**PROBLEM:**
From the entries provided below, copy each line that contains the word "this".

**AVAILABLE RECORDS:**
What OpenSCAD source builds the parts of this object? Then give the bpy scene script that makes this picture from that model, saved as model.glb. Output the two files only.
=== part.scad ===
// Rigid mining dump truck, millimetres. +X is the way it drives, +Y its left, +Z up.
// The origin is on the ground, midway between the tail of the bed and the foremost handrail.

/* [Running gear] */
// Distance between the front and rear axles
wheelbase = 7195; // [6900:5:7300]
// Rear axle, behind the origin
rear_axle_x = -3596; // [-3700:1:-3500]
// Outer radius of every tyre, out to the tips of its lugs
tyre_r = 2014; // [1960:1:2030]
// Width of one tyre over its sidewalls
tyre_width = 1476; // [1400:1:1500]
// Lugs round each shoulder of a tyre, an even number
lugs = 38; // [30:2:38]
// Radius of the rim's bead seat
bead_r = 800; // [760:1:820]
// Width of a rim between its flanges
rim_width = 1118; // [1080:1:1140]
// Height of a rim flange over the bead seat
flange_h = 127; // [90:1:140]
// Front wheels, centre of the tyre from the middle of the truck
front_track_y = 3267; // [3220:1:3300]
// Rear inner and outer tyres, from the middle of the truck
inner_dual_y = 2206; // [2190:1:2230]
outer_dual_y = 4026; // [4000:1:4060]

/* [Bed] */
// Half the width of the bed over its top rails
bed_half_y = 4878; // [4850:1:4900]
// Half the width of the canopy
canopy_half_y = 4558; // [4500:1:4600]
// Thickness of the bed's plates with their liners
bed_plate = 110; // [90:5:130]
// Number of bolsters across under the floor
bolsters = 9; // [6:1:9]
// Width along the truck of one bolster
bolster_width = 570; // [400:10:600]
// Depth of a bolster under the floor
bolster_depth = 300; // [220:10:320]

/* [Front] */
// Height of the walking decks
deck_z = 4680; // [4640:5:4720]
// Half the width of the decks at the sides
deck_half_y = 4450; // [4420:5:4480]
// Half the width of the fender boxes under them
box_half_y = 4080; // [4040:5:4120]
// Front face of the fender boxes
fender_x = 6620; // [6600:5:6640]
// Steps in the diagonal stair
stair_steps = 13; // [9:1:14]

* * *

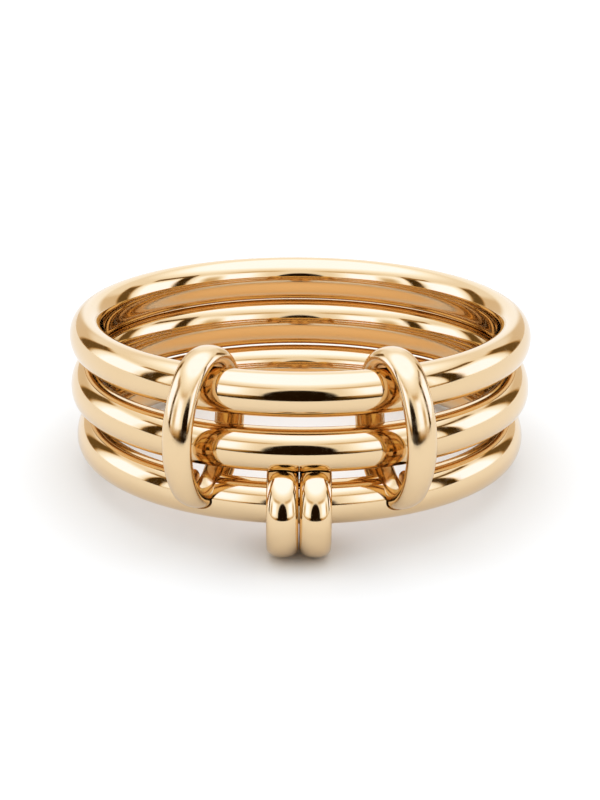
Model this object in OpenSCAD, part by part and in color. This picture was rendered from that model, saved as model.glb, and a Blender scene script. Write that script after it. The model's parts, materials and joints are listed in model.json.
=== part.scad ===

**ANSWER TO THE PROBLEM:**
What OpenSCAD source builds the parts of this object? Then give the bpy scene script that makes this picture from that model, saved as model.glb. Output the two files only.
Model this object in OpenSCAD, part by part and in color. This picture was rendered from that model, saved as model.glb, and a Blender scene script. Write that script after it. The model's parts, materials and joints are listed in model.json.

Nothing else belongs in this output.